We found no evidence of an association between directed pushing and OASIS or any other spontaneous tear once other factors were adjusted for. This is in contrast with one study concluding directed or Valsalva pushing was associated with an increased risk of a tear requiring a suture 1.65 (95 CI: 1.05, 2.59) [53]. However, a systematic review of trials that compared directed versus undirected pushing, found no significant association between type of pushing and perineal repair, but acknowledge that the data are inconclusive [54].

A recent Cochrane systematic review of perineal procedures during labour for reducing perineal trauma found that the application of warm compresses to the perineum halved the risk of OASIS (RR 0.48, 95% CI 0.28, 0.84) based on two RCTs. Perineal massage also halved the risk of OASIS compared with no massage (RR 0.52, 95% CI 0.29, 0.94) based on two studies [55]. However we did not collect data on the use of warm compresses as during the time period of the data collection for the study, their use during the second stage of labour was not practised by midwives who were working in any of the care settings within the NHS Hospital Trust study centre. This is a factor for which data collection should be considered in future studies.

Our study has several strengths. Data were collected for all eligible women over a six month time period, so we are confident that the results can be generalised to a wider population. Data were collected prospectively by midwives caring for women during labour, ensuring standardised collection of all variables and minimisation of missing data. Also, data were collected for all perineal trauma, and a wide range of intrapartum potential risk factors for which few data have previously been reported. Moreover, we collected data representing the full range of care settings available to women in this study which included both hospital and community.

The study also has limitations that are important to consider when interpreting the data.
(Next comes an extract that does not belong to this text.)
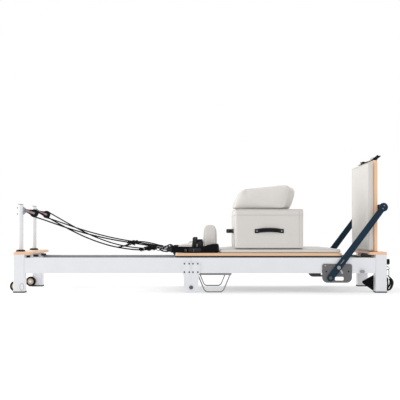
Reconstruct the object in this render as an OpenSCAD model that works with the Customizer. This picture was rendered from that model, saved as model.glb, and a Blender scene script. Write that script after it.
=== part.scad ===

Firstly, the risk profile of women may have differed between the different care settings and whilst we collected data on several potential risk factors for perineal trauma, we cannot exclude the possibility that we missed other potential confounding factors such as ethnicity and BMI. For some variables, such as duration of second stage labour, there is an inherent weakness in accuracy of the measurement. We were unable to evaluate some factors previously suggested as important predictors of perineal outcomes, such as having had a perineal repair for a previous birth. We found that few women reported this outcome, which is likely to be an underestimate reflecting a lack of recall rather than a true low incidence of repair, since it relied on women’s self-report. Another limitation, not unique to this study, relates to the accuracy of identification and classification of perineal trauma. It is recognised that identification based on physical examination will miss some cases of OASIS, particularly those that are difficult to see [56].


This large prospective study found no evidence for an association between use of a birthing pool, maternal position for delivery and digital perineal stretching during the second stage of labour with OASIS or any other spontaneous perineal trauma. We also found a low overall incidence of OASIS and fewer second degree tears were sutured in the community compared with hospital settings. This study confirms previous findings of overall high incidence of perineal trauma following vaginal delivery and a strong association between forceps delivery and perineal trauma.